A group of organisations come together to jointly acquire a property that they will occupy together, sometimes with some additional space to let to other tenants.

This model requires an even greater degree of upfront planning and will need to have a detailed membership or collaboration agreement setting out such matters as:

  • what each member of the project will contribute
  • how obligations are shared
  • what each member is expecting to get out of it
  • an exit arrangement for a party that wants or needs to leave the project

This last point is extremely important, as is the ability of the members to commit to the project in the first place.
Embarking on a co-location project, whether as a standalone landlord, or as a joint venture, is a significant undertaking. But, with the right planning, advice and partners, successful projects can, and have, delivered real benefits to both landlords and tenants.  

Other issues to consider

While co-location has many tangible advantages for organisations, there are a few issues that might be worth considering when deciding whether to collocate to decide to rent or buy independently.
If branding is important to an organisation, having a designated space may provide more scope to establish a clearly defined ‘presence’. However, shared spaces can be designed to allow for this – be it through clear signage or branded furniture or room dividers.  If a an organisation decides to co-locate under Model 2 above, it is worth discussing issues of ‘image’ early on. Where there is a sense of shared purpose, arriving at a unified ‘image’ will be easier.
Some organisations dealing with confidential information or vulnerable clients might find that co-locating does not provide them with sufficient privacy and security. Consideration should be given to this before any agreement is being entered into. In some cases, having a designated private space for sensitive meetings and phone conversations as well as secure, lockable storage for confidential paperwork might suffice. Other organisations might feel that a discrete entrance to their premises is essential to guarantee client confidentiality.

Benefits of Co-location

Co-location can enable the groups involved to reduce costs through sharing office overheads, generate unrestricted income from rent, or contribute to their charitable objectives by housing small or vulnerable organisations.
It also opens up opportunities to share information, resources and facilities – many of which would not be available or affordable to a charity or community group going it alone. Securing more professional, better located space is also an attraction.

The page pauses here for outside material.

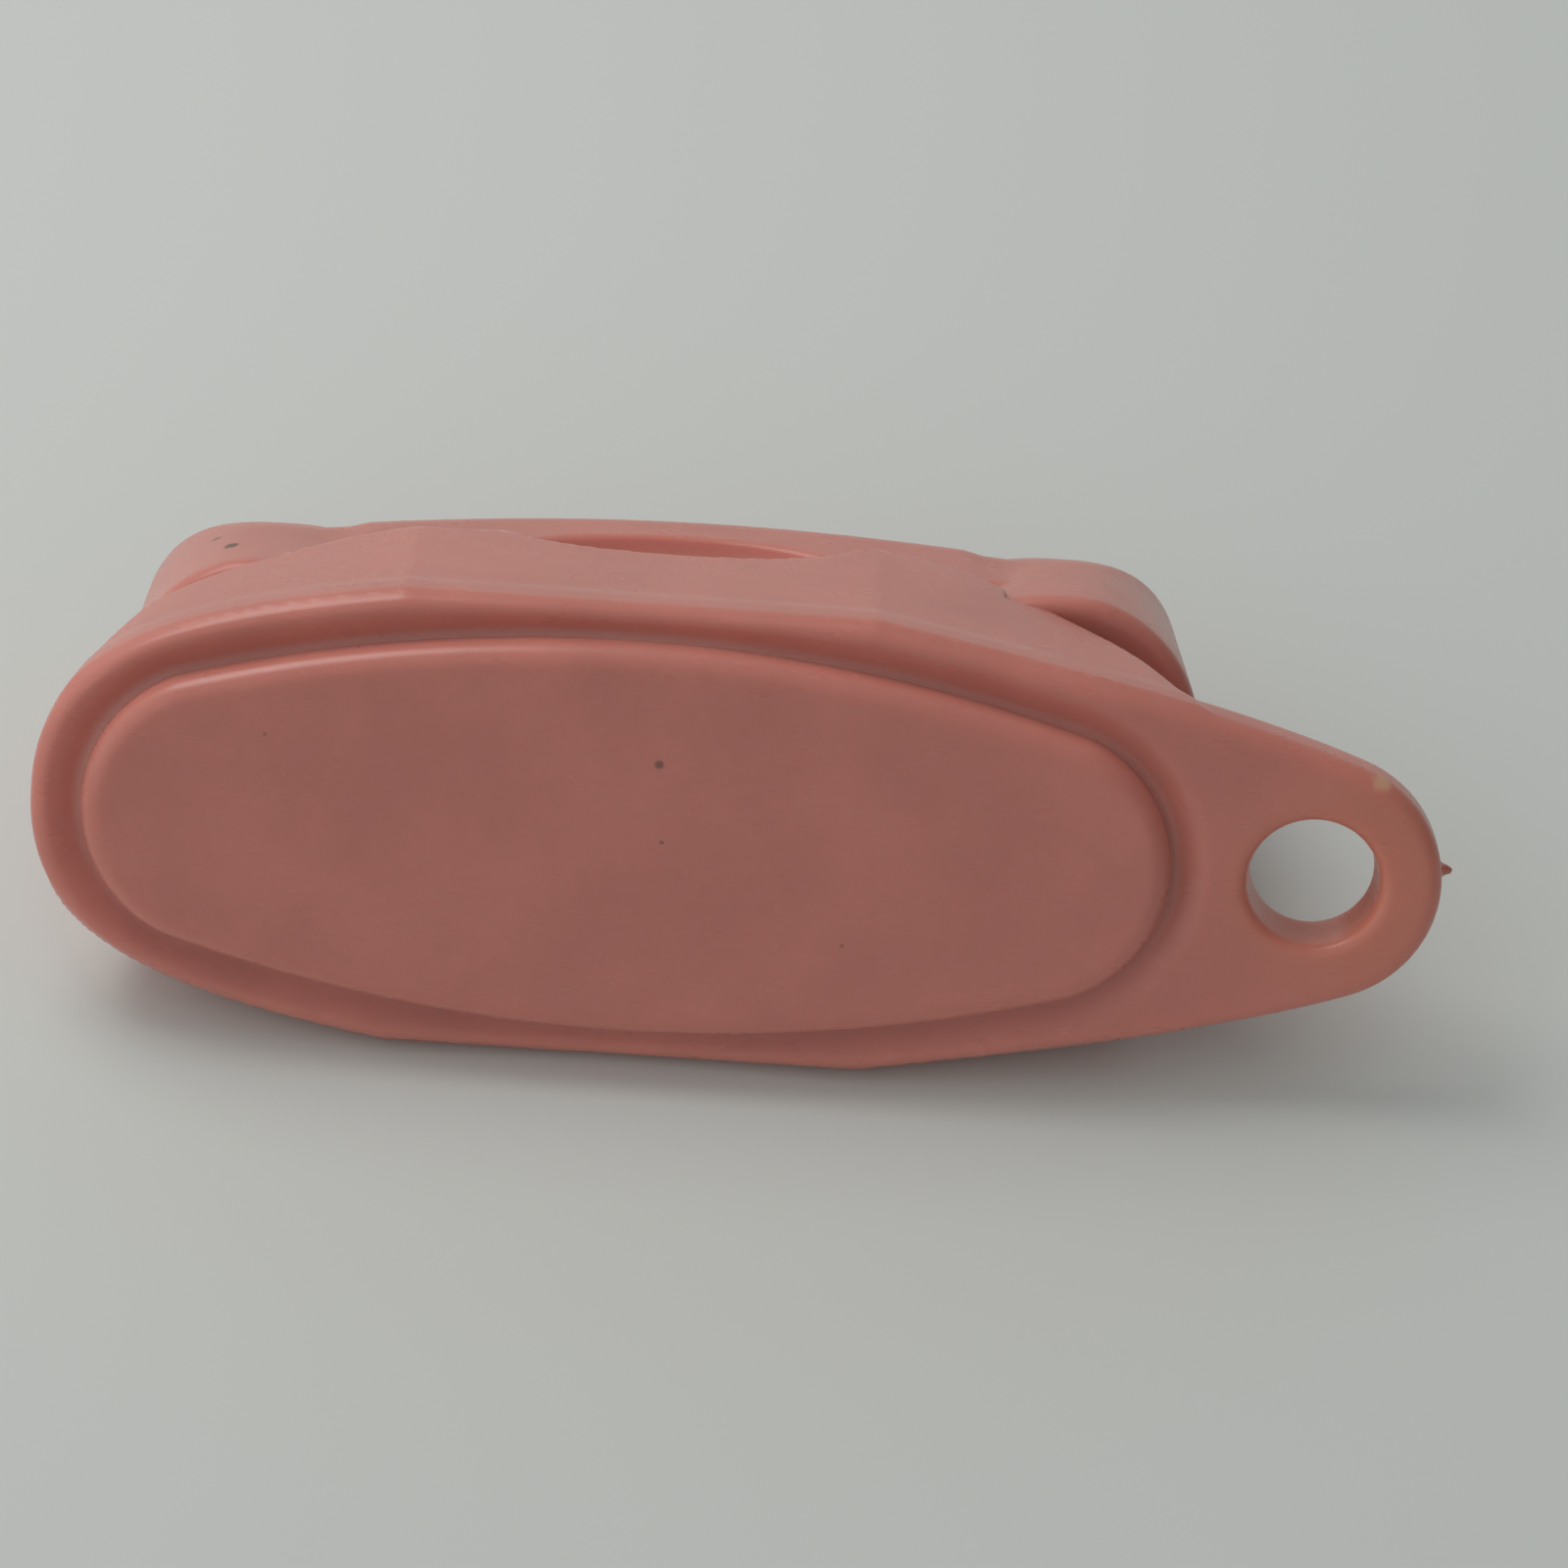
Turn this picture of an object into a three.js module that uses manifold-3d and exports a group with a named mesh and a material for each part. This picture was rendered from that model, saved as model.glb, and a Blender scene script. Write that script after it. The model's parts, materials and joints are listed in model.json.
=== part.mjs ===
// A key fob moulded in coloured plastic as a miniature bedside telephone.
// A hollow housing stands on an oval rim that runs out into a key-ring tab. An oval plate closes its
// underside, a handset lies across the top, and a finger wheel sits on the sloping front.
//
// Each piece is built with the telephone standing upright: +X towards the key-ring tab, +Y towards the
// dial, +Z up through the handset, and Z = 0 on the underside of the rim. The finished telephone is then
// laid on its dial side, resting on the rim and the handset, because that is how the fob lies when it is
// put down. The origin ends up at the bottom centre of the whole fob. Millimetres.
import * as THREE from "three";
import { mergeVertices } from "three/addons/utils/BufferGeometryUtils.js";
import Module from "manifold-3d";

const wasm = await Module();
wasm.setup();

// Rim and key-ring tab
const RIM_HALF_WIDTH = 8.2;
const RIM_FLAT = 8.0; // half the length of the straight side
const RIM_END = 20.45;
const RIM_THICKNESS = 2.5;
const RIM_UNDER_ROUND = 0.6;
const RIM_UPPER_ROUND = 1.1;
const RIM_STEEPNESS = 0.16; // slope at which the long sides leave the straight stretch
const RIM_PULL_SIDE = 8.2; // reach of the side's control point
const RIM_PULL_END = 5.2; // reach of the end's control point
const TAB_HOLE_X = 23.5;
const TAB_HOLE_RADIUS = 2.3;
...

Organisations choosing to work together to acquire premises are often driven by a wish to work more strategically together – perhaps in response to political pressures to see consolidation in the sector.

Smaller organisations reap greater benefits as tenants in shared buildings because it opens up opportunities that their size would otherwise limit. Being able to buy a comprehensive support package from a landlord, rather than having to organise separate IT supply and support, cleaning and waste disposal contracts, for example, is a real boon for start-ups.

As an organisation grows, these benefits become proportionately smaller. But ultimately, an organisation may outgrow a shared building, and require its own space.